Use slow recordings when needed, but return to normal tempo once the phrase is clear.
The goal is to hear musical structure, not just hunt for notes.
Common Mistakes That Slow Ear Development
Many players stall because they rely on guessing instead of listening.
Others move too quickly to chord charts or tab before confirming what they actually hear.
Some focus on note names but ignore rhythm, which can make a correct pitch line sound wrong.
- Starting with full songs instead of short phrases.
- Skipping singing, which weakens the sound-to-finger connection.
- Ignoring rhythm and phrasing.
- Practicing only in one key.
- Not checking answers against the recording.
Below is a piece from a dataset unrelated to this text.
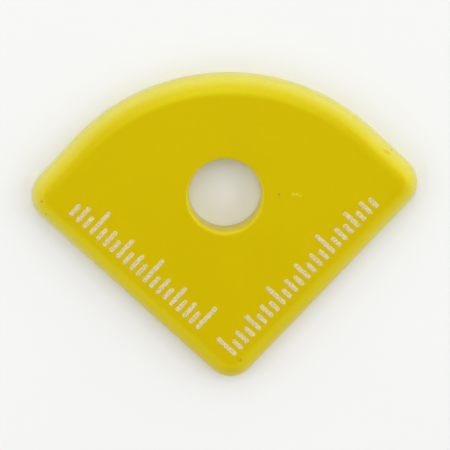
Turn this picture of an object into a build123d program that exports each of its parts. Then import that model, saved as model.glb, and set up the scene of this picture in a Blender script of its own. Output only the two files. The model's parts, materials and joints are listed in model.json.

Another common problem is expecting instant accuracy.
Ear training is cumulative.
You are building recognition patterns for intervals, scale degrees, and harmonic functions, so improvement often feels gradual before it becomes obvious.
How to Measure Progress
You are improving when you can pick out melodies faster, sing them more accurately, and hear where a note belongs in the key before touching the instrument.
You may also notice that familiar songs become easier to reproduce in new keys and that improvisation feels less random.
Useful signs of progress include:
- You can identify familiar intervals with less hesitation.
- You can reproduce short phrases after one or two listens.
- You hear chord movement more clearly in recordings.
- You make fewer trial-and-error guesses on the instrument.
- You can sing a line and then play it correctly.
Build a Listening Habit Around Real Music
The fastest path to learning by ear is regular exposure to real songs, not isolated drills alone.
Pick music you genuinely want to play, especially tracks with clear melody lines and steady harmony.
Repeated listening to the same material trains memory, pitch awareness, and musical prediction at once.
Genres with strong melodic writing and consistent harmony are useful starting points, but any style can work if the recording is clear enough.
Over time, you will hear more than individual notes: you will recognize phrases, cadence points, tension, release, and the signature sounds of your instrument in context.